▶ What the task requires: Copy every line of the data exactly, leaving nothing out.

▶ Source material:
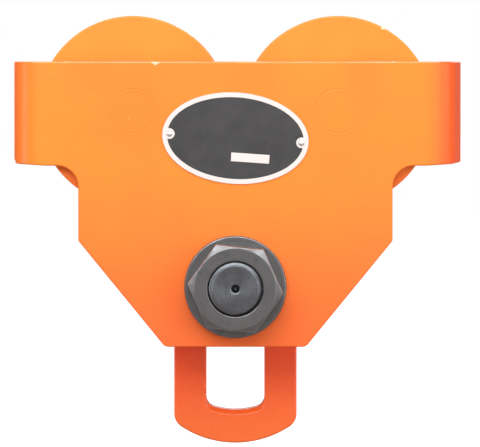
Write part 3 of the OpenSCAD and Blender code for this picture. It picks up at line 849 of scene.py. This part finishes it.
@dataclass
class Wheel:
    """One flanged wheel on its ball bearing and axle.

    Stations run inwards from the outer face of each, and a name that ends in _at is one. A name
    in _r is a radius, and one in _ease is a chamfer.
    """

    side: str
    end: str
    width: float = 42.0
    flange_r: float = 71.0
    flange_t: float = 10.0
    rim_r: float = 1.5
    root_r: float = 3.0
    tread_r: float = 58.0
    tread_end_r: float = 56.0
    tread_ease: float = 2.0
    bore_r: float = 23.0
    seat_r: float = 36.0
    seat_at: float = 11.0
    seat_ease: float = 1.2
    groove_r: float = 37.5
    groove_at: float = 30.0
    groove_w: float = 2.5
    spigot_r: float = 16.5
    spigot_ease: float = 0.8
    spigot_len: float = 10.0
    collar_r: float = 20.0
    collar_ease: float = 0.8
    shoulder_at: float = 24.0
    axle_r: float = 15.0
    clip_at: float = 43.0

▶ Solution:
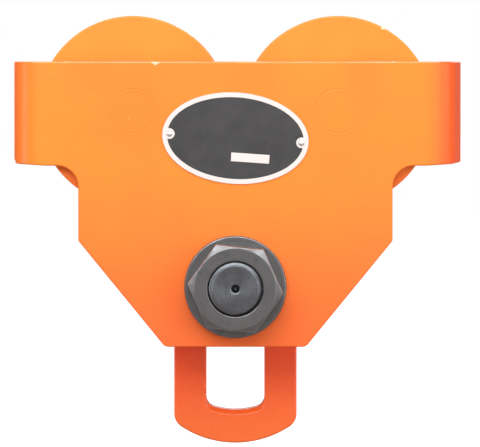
Write part 3 of the OpenSCAD and Blender code for this picture. It picks up at line 849 of scene.py. This part finishes it.
@dataclass
class Wheel:
    """One flanged wheel on its ball bearing and axle.

    Stations run inwards from the outer face of each, and a name that ends in _at is one. A name
    in _r is a radius, and one in _ease is a chamfer.
    """

    side: str
    end: str
    width: float = 42.0
    flange_r: float = 71.0
    flange_t: float = 10.0
    rim_r: float = 1.5
    root_r: float = 3.0
    tread_r: float = 58.0
    tread_end_r: float = 56.0
    tread_ease: float = 2.0
    bore_r: float = 23.0
    seat_r: float = 36.0
    seat_at: float = 11.0
    seat_ease: float = 1.2
    groove_r: float = 37.5
    groove_at: float = 30.0
    groove_w: float = 2.5
    spigot_r: float = 16.5
    spigot_ease: float = 0.8
    spigot_len: float = 10.0
    collar_r: float = 20.0
    collar_ease: float = 0.8
    shoulder_at: float = 24.0
    axle_r: float = 15.0
    clip_at: float = 43.0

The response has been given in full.